The curious thing was when I returned home – everything looked really small to me. I can’t really describe this oppresive sensation of being boxed in. Except to say that I found it so suffocating that I kept applying for jobs in foreign lands where the interviewer would ask me really strange questions like, “how would you react if someone pointed a gun at you?” My first real job was to build a dam in Mindanao. I was the youngest Country Manager. Not that they really had a choice. The last French engineer was shot in the head by the Moro Liberation Front or whoever. Now during that time, I didn’t think very much about it – it was just a very different job that paid out 3 times plus danger money. And I was a different guy. I didn’t mind people pointing guns at me from time to time. That happened plenty of times in Russia. So I took it. I saw alot of things, more than the average Joe. And I don’t even want to speak about it today.
To cut a long story short. One day many years later when I was much older though I can’t be sure whether I was wiser. I found myself staring at the vast expanse of the jungle – this time I had set my mind to be a farmer – and at that moment, it all came back to me – the time when I stood there surveying the vast expanse of the Russian steepes.
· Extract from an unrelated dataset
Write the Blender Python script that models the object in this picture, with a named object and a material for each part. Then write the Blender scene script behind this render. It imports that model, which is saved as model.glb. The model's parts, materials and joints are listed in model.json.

And once again fear had no dominion over me. I just went ahead and did my own thing. When I reflect on this. There are so many things that can be said. But I don’t think it’s something that I want to write about just yet. You see I haven’t really figured it all out yet. Don’t really even know how my life took the twist and turns it did. But if I had to pin point one reason – it has to go back to the moment of my youth, when I came to accept the idea, the notion even that I could never ever fit in like the others, no matter how hard I tried – I was different.
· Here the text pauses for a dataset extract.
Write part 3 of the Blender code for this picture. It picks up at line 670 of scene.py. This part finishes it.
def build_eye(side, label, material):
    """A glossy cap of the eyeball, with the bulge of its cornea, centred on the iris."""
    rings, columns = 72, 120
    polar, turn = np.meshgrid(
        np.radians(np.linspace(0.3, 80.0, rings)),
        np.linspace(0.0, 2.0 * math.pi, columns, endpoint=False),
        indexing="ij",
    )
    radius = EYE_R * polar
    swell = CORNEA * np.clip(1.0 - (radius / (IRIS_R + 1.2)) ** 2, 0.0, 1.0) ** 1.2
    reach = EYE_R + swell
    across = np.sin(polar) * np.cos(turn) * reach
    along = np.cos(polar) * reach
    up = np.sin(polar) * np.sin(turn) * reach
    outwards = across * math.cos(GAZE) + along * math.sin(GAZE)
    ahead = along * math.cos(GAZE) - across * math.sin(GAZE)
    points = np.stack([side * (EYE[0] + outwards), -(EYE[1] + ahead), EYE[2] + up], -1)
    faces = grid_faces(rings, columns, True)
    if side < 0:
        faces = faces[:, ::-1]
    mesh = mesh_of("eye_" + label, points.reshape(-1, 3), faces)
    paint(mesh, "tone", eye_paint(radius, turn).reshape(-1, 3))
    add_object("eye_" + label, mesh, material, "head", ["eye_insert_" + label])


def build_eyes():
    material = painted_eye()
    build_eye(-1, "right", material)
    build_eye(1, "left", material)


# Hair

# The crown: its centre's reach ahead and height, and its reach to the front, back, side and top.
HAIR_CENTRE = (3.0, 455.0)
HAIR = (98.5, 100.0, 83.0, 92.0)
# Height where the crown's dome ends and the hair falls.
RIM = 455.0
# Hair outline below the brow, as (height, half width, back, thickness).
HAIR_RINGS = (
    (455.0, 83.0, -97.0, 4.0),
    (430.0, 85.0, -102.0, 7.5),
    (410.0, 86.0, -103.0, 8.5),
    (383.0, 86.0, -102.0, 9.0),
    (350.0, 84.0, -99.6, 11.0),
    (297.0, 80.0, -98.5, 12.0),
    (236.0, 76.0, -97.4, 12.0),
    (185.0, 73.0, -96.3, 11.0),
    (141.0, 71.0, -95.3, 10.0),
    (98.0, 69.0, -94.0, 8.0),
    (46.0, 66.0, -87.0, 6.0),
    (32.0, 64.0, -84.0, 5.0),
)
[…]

Only this time when I branched out into the business world. I was completely comfortable in my own skin. So comfortable that you could even say, I knew that it had finally come full circle.
That’s why when you are young – it’s best not to care too much about what others think about you. Or to even do something a stupid as to try to live your life for others. Just try to work with the idea to be perfectly comfortable in your own skin.
And this simply means just be yourself. Don’t try to be someone that everyone expects you to be – the model girlfren who can always been counted to give a one hour bj. Or model boy friend who is driving the best car in the block. But everyday eat Maggi mee. Just be yourself lah. Don’t even need to try to earn the acceptance of others by selling your individuality. Take exceptional pride in the views that you hold. You know them like the lines in the palm of your hands. You are different. Just understand that you better know how to defend them, if those views are strong. Don’t compare yourself to others. If at a certain point in time. You are lower or higher. At least the effort you put it to keep pushing on with your chin up endures. Effort maketh character. There is always something to be gained from just being there.
Even if you are a simple man and you are thinking night and day. How can I make life for myself and family better when I see no way out. You have already progressed. You are different from the rest of the men. As most men don’t think about these things – you are different like me. You know the only thing that is certain in the future is that it will be uncertain.
It is ONLY when you understand that you are different that everything just fits together very nicely and effortlessly. You see the way I see it. You were not meant to be just a faceless glob in the generic crowd. You are an individual. Don’t worry what they say isn’t really true – as the world is really large enough to accomodate every sort of man, including the man who sees himself as different from all other men. Besides you’re only passing through here once. If I write this and you read this. Think about it, it only happens in this timeline. Thereafter or before it’s really another timeline. And let me tell you something else – we are all different each and everyone of us. Even those who don’t see themselves as different are different.
Because when you think really hard about it – there is only ONE of you. No one else is like you. You are different!”